Practical implications

This study has also several practical implications. First, the result of the mediating effect of ESU on the linkage between CSE and work engagement means that motivating employees to utilize their strengths at work is also a promising strategy to facilitate work engagement. We suggest that organizations design and implement strengths-based human resource practices (Van Woerkom & Meyers, 2015) or promote employees with a high level of strengths mindset (Ding & Liu, 2022) to be leaders so as to boost ESU. For example, Aguinis et al. (2012) developed nine recommendations of implementing strengths-based performance feedback; Ding and Liu (2022) developed a 12-item scale to measure individual strengths mindset. Moreover, numerous studies have indicated that strengths intervention is also an effective way of spurring ESU (e.g., Harzer & Ruch, 2016; Meyers & Van Woerkom, 2017). For example, organizations can conduct strengths intervention to enhance ESU by following the intervention project of Meyers and Van Woerkom (2017).

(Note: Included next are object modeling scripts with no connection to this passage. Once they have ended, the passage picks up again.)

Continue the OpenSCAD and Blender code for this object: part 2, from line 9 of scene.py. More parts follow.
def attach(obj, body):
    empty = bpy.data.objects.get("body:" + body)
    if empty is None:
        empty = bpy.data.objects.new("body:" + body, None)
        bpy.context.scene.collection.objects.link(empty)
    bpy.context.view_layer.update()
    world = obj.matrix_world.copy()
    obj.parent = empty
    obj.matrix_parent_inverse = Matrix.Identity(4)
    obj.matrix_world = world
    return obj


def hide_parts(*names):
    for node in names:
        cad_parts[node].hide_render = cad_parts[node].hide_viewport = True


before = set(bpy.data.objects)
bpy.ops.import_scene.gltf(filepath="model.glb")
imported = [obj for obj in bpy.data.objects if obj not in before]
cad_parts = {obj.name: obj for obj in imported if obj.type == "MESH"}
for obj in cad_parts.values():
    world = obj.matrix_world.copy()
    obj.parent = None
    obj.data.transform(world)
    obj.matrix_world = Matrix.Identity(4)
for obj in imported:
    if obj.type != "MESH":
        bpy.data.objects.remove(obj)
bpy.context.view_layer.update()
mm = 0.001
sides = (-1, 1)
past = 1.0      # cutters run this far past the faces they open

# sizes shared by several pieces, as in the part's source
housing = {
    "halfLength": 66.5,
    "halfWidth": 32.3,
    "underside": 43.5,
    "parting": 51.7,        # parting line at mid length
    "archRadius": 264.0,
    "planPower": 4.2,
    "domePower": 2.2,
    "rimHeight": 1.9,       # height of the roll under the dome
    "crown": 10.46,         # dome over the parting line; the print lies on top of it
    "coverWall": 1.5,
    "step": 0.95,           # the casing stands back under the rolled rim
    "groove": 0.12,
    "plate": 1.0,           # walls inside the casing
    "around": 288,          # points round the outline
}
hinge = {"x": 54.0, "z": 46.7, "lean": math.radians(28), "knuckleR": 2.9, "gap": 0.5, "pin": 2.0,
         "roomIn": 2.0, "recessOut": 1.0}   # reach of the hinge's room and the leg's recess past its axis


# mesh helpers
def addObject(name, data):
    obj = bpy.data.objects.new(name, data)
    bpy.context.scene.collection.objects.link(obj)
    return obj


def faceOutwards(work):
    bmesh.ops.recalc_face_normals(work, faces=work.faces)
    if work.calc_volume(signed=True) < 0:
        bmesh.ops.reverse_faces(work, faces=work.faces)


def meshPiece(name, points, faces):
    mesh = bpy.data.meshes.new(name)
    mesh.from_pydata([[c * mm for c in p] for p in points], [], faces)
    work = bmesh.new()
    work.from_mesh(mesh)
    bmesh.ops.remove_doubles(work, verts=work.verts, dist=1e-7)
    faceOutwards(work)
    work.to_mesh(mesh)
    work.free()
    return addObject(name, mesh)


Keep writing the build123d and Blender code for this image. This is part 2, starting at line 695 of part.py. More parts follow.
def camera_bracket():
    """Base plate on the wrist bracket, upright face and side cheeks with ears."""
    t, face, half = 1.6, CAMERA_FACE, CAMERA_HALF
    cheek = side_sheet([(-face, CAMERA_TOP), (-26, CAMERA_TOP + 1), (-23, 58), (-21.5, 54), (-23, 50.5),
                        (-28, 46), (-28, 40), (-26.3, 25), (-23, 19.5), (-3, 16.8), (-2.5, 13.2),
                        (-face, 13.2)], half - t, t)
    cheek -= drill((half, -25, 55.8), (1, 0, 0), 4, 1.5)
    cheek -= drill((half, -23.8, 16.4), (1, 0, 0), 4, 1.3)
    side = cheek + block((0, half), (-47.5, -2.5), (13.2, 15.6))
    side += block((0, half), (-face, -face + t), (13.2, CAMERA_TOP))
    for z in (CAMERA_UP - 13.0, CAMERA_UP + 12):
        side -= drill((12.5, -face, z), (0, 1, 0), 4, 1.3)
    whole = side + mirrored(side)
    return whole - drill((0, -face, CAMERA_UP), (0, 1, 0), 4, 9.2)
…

Second, when organizations attempt to improve employee work engagement through CSE and ESU, reducing employees’ perceptions of role overload is conductive to enhancing the effectiveness of CSE and ESU in eliciting work engagement. Previous research has found that related-job feedback, task identity, formal communication, and realistic job preview are effective in lowering role overload (Bacharach et al., 1990). The work of Gurbuz et al. (2013) also showed that perceived organizational support is conductive to decreased role overload.

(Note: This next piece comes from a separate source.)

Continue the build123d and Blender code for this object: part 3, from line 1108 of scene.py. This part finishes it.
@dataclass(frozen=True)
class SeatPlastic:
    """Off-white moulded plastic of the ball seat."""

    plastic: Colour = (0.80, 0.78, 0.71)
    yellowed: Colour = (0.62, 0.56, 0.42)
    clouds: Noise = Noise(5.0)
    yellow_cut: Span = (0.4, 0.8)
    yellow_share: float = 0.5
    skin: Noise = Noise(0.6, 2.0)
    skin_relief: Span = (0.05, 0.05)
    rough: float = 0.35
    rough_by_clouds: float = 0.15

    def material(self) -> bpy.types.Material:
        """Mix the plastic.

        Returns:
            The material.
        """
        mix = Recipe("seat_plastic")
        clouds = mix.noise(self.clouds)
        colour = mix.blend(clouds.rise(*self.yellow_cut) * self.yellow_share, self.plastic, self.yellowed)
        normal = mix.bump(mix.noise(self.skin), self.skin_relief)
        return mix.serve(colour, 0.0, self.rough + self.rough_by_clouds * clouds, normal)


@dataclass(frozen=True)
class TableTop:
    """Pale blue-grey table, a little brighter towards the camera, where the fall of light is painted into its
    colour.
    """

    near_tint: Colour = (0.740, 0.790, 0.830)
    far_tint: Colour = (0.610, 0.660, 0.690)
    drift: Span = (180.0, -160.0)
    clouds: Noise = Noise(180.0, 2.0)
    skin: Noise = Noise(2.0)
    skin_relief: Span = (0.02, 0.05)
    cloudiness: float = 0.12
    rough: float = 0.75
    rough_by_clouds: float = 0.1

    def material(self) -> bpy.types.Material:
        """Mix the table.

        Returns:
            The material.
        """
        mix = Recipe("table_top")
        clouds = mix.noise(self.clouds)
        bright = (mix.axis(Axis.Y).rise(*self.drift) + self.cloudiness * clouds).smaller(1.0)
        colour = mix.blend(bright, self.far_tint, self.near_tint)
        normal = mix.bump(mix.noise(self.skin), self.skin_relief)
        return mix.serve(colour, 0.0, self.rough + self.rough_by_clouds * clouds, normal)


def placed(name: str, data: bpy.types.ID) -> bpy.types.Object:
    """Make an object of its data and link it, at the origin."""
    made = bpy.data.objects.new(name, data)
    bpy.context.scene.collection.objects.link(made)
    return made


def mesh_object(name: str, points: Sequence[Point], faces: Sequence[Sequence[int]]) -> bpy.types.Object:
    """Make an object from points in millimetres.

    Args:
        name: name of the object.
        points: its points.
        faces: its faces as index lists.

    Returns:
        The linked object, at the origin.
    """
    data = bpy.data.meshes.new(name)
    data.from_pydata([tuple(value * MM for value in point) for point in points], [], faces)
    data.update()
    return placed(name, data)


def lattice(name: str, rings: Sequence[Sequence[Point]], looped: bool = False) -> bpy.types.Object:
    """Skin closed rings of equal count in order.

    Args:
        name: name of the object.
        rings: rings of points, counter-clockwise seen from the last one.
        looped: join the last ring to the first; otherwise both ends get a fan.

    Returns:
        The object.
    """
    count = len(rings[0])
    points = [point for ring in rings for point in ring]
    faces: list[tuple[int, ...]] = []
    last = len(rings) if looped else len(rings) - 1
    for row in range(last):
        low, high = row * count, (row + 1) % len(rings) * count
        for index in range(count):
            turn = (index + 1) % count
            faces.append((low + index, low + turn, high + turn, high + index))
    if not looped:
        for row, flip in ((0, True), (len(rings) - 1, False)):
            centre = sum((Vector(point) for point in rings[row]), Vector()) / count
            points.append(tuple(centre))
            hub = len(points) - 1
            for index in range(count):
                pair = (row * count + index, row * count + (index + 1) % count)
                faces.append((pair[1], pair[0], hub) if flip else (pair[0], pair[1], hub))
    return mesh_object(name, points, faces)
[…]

Limitations and directions for future research

This study has several limitations. First, we used a single source to gather data. Such approach may yield CMV. Although CMV testing demonstrated that CMV of this study did not pose a serious threat to our results, we also encourage researchers to adopt multi-source approach to collect to so as to enhance the robustness of our results. Second, while we adopted a two-wave research design in the process of data collection, CSE and strengths use constructs were collected at the same time point, which will prevent us from making causal inference about the mediating effect of strengths use. Future research should try to conduct experiment study to replicate our findings. Third, we utilized a sample of Chinese employees to examine our predictions, which limits the cross-cultural applicability of our results because the culture difference between China and Western countries might lead to the difference in employees’ perceptions of CSE, strengths use, role overload and work engagement (Ding & Lin, 2020). Thus, future research should examine our findings in a wide variety of cultural contexts. Finally, we only used samples from one energy company to examine our hypotheses, which may limit the external validity of our results. We encourage researchers to replicate our findings by adopting various samples from different organizations in future research.